#### THE RECORDS ####

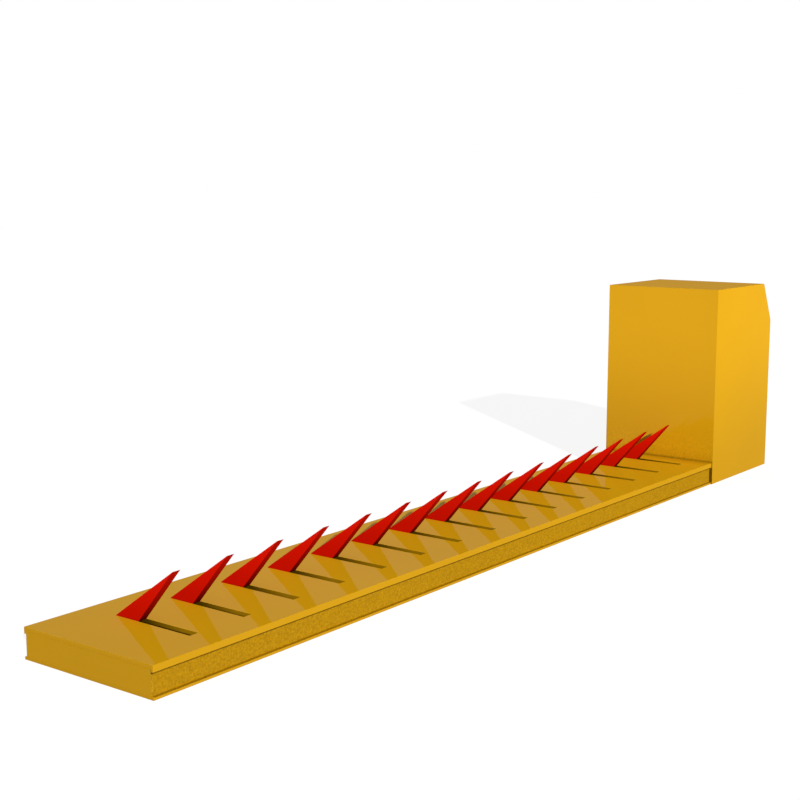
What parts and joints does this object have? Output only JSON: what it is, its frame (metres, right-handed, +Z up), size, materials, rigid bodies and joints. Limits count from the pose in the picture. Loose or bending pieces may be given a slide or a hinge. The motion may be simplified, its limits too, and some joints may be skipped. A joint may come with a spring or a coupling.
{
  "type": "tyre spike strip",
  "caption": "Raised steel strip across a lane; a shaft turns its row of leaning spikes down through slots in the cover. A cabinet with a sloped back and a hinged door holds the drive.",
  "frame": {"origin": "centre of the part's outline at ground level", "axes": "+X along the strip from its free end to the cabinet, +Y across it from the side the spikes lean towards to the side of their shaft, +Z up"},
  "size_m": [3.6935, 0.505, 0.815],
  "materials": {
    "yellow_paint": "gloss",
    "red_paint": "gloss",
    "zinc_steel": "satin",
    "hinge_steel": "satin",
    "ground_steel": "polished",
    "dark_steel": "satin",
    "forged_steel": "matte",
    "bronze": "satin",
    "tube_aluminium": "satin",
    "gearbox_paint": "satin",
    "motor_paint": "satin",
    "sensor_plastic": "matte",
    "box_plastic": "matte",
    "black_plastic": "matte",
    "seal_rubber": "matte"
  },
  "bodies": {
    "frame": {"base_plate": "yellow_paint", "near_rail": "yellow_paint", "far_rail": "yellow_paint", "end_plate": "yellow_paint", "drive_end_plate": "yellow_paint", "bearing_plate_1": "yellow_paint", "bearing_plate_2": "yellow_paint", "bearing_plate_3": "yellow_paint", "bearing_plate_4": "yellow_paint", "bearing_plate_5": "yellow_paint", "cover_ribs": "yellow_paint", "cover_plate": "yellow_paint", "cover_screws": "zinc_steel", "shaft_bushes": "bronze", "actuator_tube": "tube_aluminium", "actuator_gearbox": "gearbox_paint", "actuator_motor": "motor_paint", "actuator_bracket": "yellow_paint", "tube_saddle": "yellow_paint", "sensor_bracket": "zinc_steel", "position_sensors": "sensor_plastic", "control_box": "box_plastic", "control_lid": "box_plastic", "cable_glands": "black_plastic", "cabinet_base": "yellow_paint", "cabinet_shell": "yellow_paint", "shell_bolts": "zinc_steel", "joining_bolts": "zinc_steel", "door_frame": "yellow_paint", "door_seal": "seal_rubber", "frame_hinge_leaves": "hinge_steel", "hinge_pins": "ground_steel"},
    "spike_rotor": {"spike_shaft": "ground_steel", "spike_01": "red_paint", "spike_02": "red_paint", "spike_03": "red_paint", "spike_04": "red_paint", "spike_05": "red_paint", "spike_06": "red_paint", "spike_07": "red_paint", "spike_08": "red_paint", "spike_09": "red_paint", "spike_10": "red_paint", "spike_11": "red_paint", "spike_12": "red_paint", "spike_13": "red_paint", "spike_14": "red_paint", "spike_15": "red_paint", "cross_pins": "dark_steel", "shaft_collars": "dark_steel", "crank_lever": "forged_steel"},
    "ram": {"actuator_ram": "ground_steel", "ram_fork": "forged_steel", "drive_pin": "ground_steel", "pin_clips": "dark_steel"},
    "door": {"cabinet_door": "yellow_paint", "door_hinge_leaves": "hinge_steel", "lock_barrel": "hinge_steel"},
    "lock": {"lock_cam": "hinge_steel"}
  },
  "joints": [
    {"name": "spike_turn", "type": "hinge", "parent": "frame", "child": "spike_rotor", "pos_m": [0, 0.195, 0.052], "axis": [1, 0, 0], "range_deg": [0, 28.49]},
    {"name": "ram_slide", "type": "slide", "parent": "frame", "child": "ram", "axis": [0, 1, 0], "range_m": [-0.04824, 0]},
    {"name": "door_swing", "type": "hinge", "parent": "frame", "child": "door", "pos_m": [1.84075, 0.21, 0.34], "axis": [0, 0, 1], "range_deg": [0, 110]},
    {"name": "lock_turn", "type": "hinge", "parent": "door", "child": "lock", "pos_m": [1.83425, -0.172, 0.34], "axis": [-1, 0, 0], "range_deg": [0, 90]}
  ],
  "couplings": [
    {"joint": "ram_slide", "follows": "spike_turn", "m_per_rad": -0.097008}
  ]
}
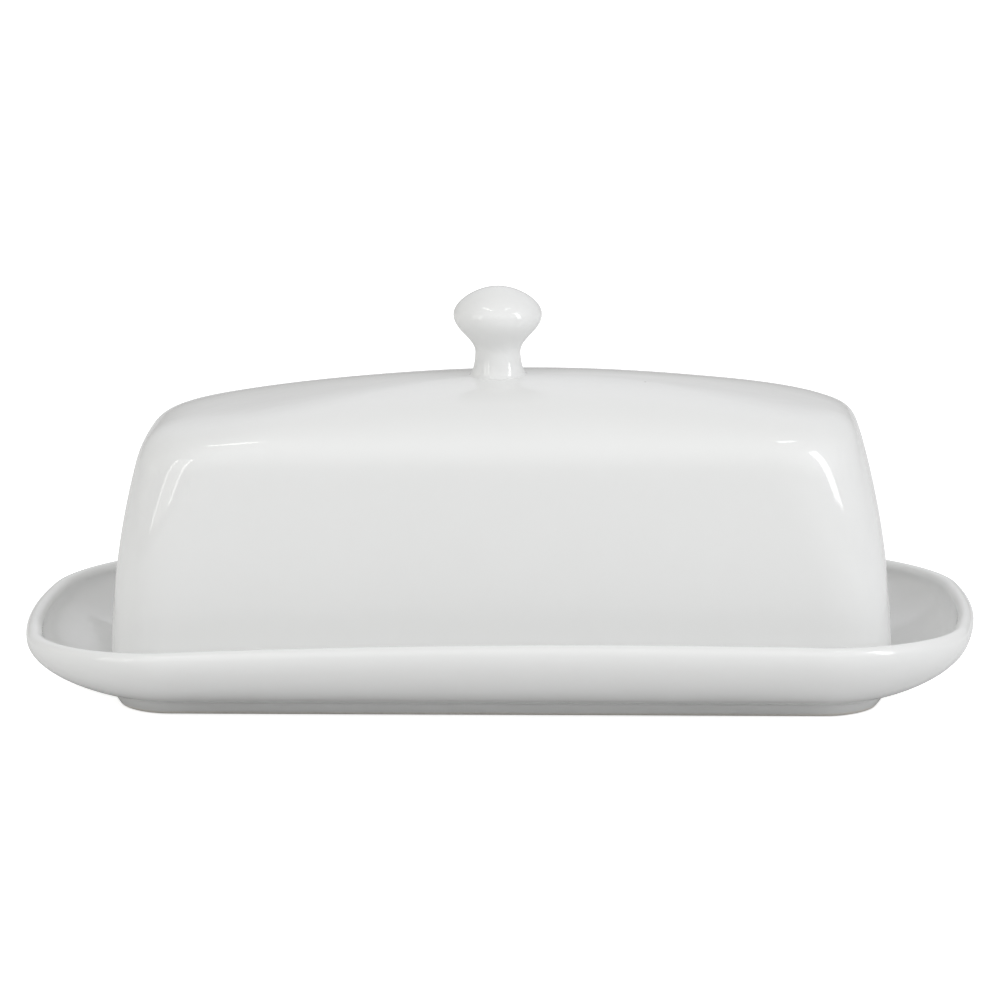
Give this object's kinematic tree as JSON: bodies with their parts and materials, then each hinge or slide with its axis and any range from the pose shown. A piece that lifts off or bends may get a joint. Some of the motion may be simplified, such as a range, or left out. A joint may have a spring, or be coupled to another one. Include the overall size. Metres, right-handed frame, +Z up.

####

Exactly reproduce all of the entries.

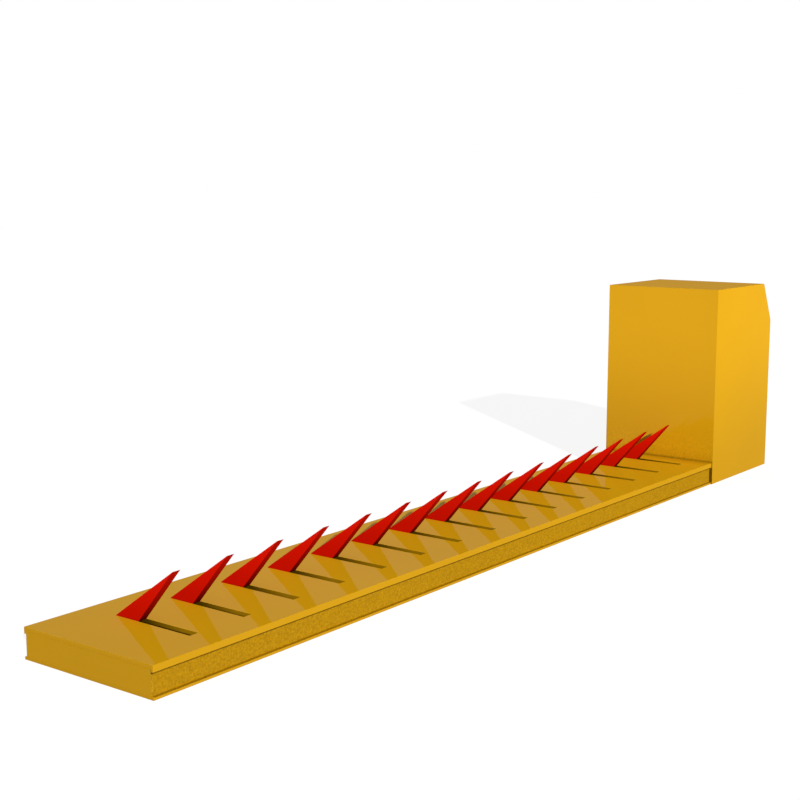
What parts and joints does this object have? Output only JSON: what it is, its frame (metres, right-handed, +Z up), size, materials, rigid bodies and joints. Limits count from the pose in the picture. Loose or bending pieces may be given a slide or a hinge. The motion may be simplified, its limits too, and some joints may be skipped. A joint may come with a spring or a coupling.
{
  "type": "tyre spike strip",
  "caption": "Raised steel strip across a lane; a shaft turns its row of leaning spikes down through slots in the cover. A cabinet with a sloped back and a hinged door holds the drive.",
  "frame": {"origin": "centre of the part's outline at ground level", "axes": "+X along the strip from its free end to the cabinet, +Y across it from the side the spikes lean towards to the side of their shaft, +Z up"},
  "size_m": [3.6935, 0.505, 0.815],
  "materials": {
    "yellow_paint": "gloss",
    "red_paint": "gloss",
    "zinc_steel": "satin",
    "hinge_steel": "satin",
    "ground_steel": "polished",
    "dark_steel": "satin",
    "forged_steel": "matte",
    "bronze": "satin",
    "tube_aluminium": "satin",
    "gearbox_paint": "satin",
    "motor_paint": "satin",
    "sensor_plastic": "matte",
    "box_plastic": "matte",
    "black_plastic": "matte",
    "seal_rubber": "matte"
  },
  "bodies": {
    "frame": {"base_plate": "yellow_paint", "near_rail": "yellow_paint", "far_rail": "yellow_paint", "end_plate": "yellow_paint", "drive_end_plate": "yellow_paint", "bearing_plate_1": "yellow_paint", "bearing_plate_2": "yellow_paint", "bearing_plate_3": "yellow_paint", "bearing_plate_4": "yellow_paint", "bearing_plate_5": "yellow_paint", "cover_ribs": "yellow_paint", "cover_plate": "yellow_paint", "cover_screws": "zinc_steel", "shaft_bushes": "bronze", "actuator_tube": "tube_aluminium", "actuator_gearbox": "gearbox_paint", "actuator_motor": "motor_paint", "actuator_bracket": "yellow_paint", "tube_saddle": "yellow_paint", "sensor_bracket": "zinc_steel", "position_sensors": "sensor_plastic", "control_box": "box_plastic", "control_lid": "box_plastic", "cable_glands": "black_plastic", "cabinet_base": "yellow_paint", "cabinet_shell": "yellow_paint", "shell_bolts": "zinc_steel", "joining_bolts": "zinc_steel", "door_frame": "yellow_paint", "door_seal": "seal_rubber", "frame_hinge_leaves": "hinge_steel", "hinge_pins": "ground_steel"},
    "spike_rotor": {"spike_shaft": "ground_steel", "spike_01": "red_paint", "spike_02": "red_paint", "spike_03": "red_paint", "spike_04": "red_paint", "spike_05": "red_paint", "spike_06": "red_paint", "spike_07": "red_paint", "spike_08": "red_paint", "spike_09": "red_paint", "spike_10": "red_paint", "spike_11": "red_paint", "spike_12": "red_paint", "spike_13": "red_paint", "spike_14": "red_paint", "spike_15": "red_paint", "cross_pins": "dark_steel", "shaft_collars": "dark_steel", "crank_lever": "forged_steel"},
    "ram": {"actuator_ram": "ground_steel", "ram_fork": "forged_steel", "drive_pin": "ground_steel", "pin_clips": "dark_steel"},
    "door": {"cabinet_door": "yellow_paint", "door_hinge_leaves": "hinge_steel", "lock_barrel": "hinge_steel"},
    "lock": {"lock_cam": "hinge_steel"}
  },
  "joints": [
    {"name": "spike_turn", "type": "hinge", "parent": "frame", "child": "spike_rotor", "pos_m": [0, 0.195, 0.052], "axis": [1, 0, 0], "range_deg": [0, 28.49]},
    {"name": "ram_slide", "type": "slide", "parent": "frame", "child": "ram", "axis": [0, 1, 0], "range_m": [-0.04824, 0]},
    {"name": "door_swing", "type": "hinge", "parent": "frame", "child": "door", "pos_m": [1.84075, 0.21, 0.34], "axis": [0, 0, 1], "range_deg": [0, 110]},
    {"name": "lock_turn", "type": "hinge", "parent": "door", "child": "lock", "pos_m": [1.83425, -0.172, 0.34], "axis": [-1, 0, 0], "range_deg": [0, 90]}
  ],
  "couplings": [
    {"joint": "ram_slide", "follows": "spike_turn", "m_per_rad": -0.097008}
  ]
}
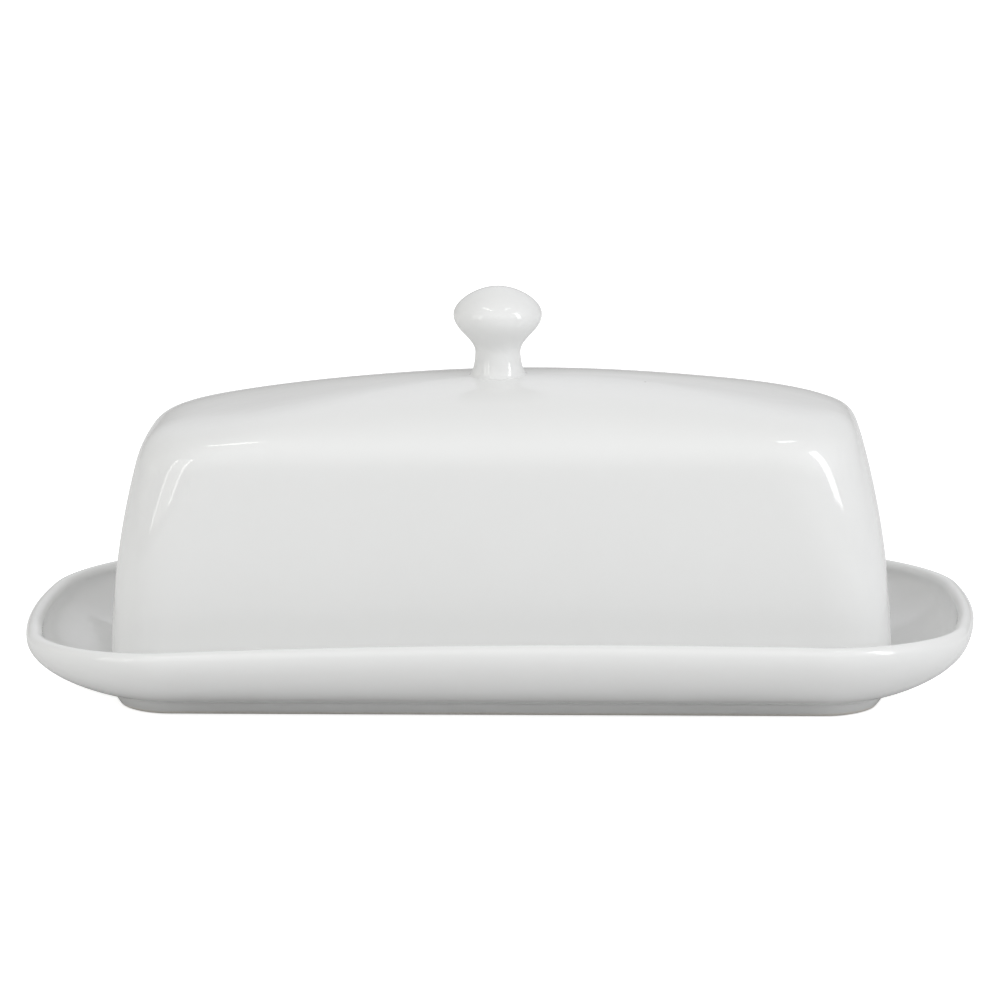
Give this object's kinematic tree as JSON: bodies with their parts and materials, then each hinge or slide with its axis and any range from the pose shown. A piece that lifts off or bends may get a joint. Some of the motion may be simplified, such as a range, or left out. A joint may have a spring, or be coupled to another one. Include the overall size. Metres, right-handed frame, +Z up.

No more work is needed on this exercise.